I can't tell you how many times I've been told that the Europeans use advanced train control systems like, although not identical to, PTC and therefore "it can't happen there."
But it can and it does. It has (the it being derailment, collision, overspeeding, or an accident due to poor maintenance or crew failure) happened in the UK, and it has happened France, and it has happened in Belgium, and Italy, and Austria, and Germany and Switzerland.
Because...not all lines are equipped with ETCS Level 2; ETCS being the European Train Control System module of the ERTMS (European Rail Traffic Management System) platform. Why aren't all lines so equipped? Two reasons really, or maybe three--- money, time, and interoperability.

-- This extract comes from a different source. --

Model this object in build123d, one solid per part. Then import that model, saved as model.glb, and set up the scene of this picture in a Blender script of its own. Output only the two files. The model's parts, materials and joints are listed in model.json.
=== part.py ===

Does that sound familiar? It should. It sounds just like here.
Legacy systems present a formidable obstacle to development and deployment of a European wide train control system.
Does that sound familiar? It should. Legacy systems in the US present a formidable challenge to the development and deployment of a system wide train control platform in the United States.
Oh sure, passenger rail transport is safer in Europe, but the hew and cry in the US isn't about safer, it's about safest. It's about positive safety; zero-tolerance; nothing but the absolute safety covering all possibilities for all trains.
That's a lot of territory, a lot of possibilities, a lot of permutations, a lot of legacy systems to cover. Just ask the Europeans. They have to figure out a way to deploy a advanced train control system over territory where the most rudimentary manual systems are currently in use-- derived from the old British STAFF "pass the baton" system called token-block, dating back to the mid-19th century; and the token-less version.
Both systems depend on human operators communicating the condition of the block to each other; both systems convey authority to enter the block to the trains without conveying any information regarding what is actually happening in the block itself, in the field, to the trains, rather than communicating the perception of what is happening by the office.
There is no field registration and communication of conditions of occupancy for following or opposing train movements. The block is presumed to be clear. The operators at either end of the block are supposed to know the block is clear before allowing a train to enter.
Sound safe to you? Certainly is....almost all of the time. Except when it's not. Like it wasn't in Germany some months ago. Like it wasn't in Italy, some weeks ago.
PTC is what it is in the US-- expensive, delayed, complicated, algorithmic based, GPS using, wireless unit interface dependent, precisely because of the legacy systems; because it must enforce restrictions on train authorities for movement in territories equipped with automatic block signals, centralized traffic control, cab signals and it must enforce restrictions on train authorities for movement in territories equipped with no signals, no fixed blocks, no centralized traffic control, our legacy system called "dark territory."
The news hasn't been good lately. Not good news in Europe, where commuter trains operating in opposing directions have been allowed to enter and occupy the same block at the same time. Not good news in the US, where on BNSF's Southern Transcon two trains collided head-on near Panhandle, Texas.
According to the preliminary report of the NTSB, (released 16 days after the accident--a big step forward), the collision occurred about .5 miles east of the east end of the Panhandle siding, where the eastbound train was supposed to wait at the stop signal, while the westbound train cleared into the siding.
The eastbound train passed the signal displaying "stop" at a speed of 65 mph. As is the case with the great majority of fatal accidents, this collision could have been prevented without the deployment of PTC.
Continuously coded cab signals, supplemented by automatic speed control would have prevented the collision. Failure of the eastbound crew to properly acknowledge the "approach signal" and, within 6-8 seconds, initiate a brake application to reduce the speed of the train to the speed associated with that signal indication, would have triggered a penalty brake application bringing the train speed to zero mph.
Practically, the signal design distance would have been sufficient to bring the eastbound to a halt prior to passing the signal displaying "stop." However, even if external conditions, oil or grease, or tumbleweeds on the rail, reduced wheel-rail adhesion, and the eastbound "slid by" the stop signal, the approaching westbound train would have received an immediate cab signal indication requiring a brake application to bring the train operation into conformity with "restricted speed." Given the distance from the entrance to the siding where the collision occurred, the westbound was already decelerating for the expected diversion, and the cab-signal downgrade would probably have required a reduction in its speed from somewhere in the range 40 mph to a speed of no more than 20 mph, a speed that would have made all the difference in the world. But.....
Railroads have operated for years without cab signals and speed control, and the railroads have operated safely.... like token block systems have operated safely, until they don't. And that too is part of the legacy system that amounts to an obstacle to the deployment of advanced train control systems. We're safe enough, until we aren't, and then it's too late. Here and There.
And then? And then, somebody tells us not to be more safe, but how to be the most safe. The most safe, the whole most safe, and nothing but the most safe. Everything else, the legacy systems that could be adapted so that we are more safe, they're just obstacles to be ignored.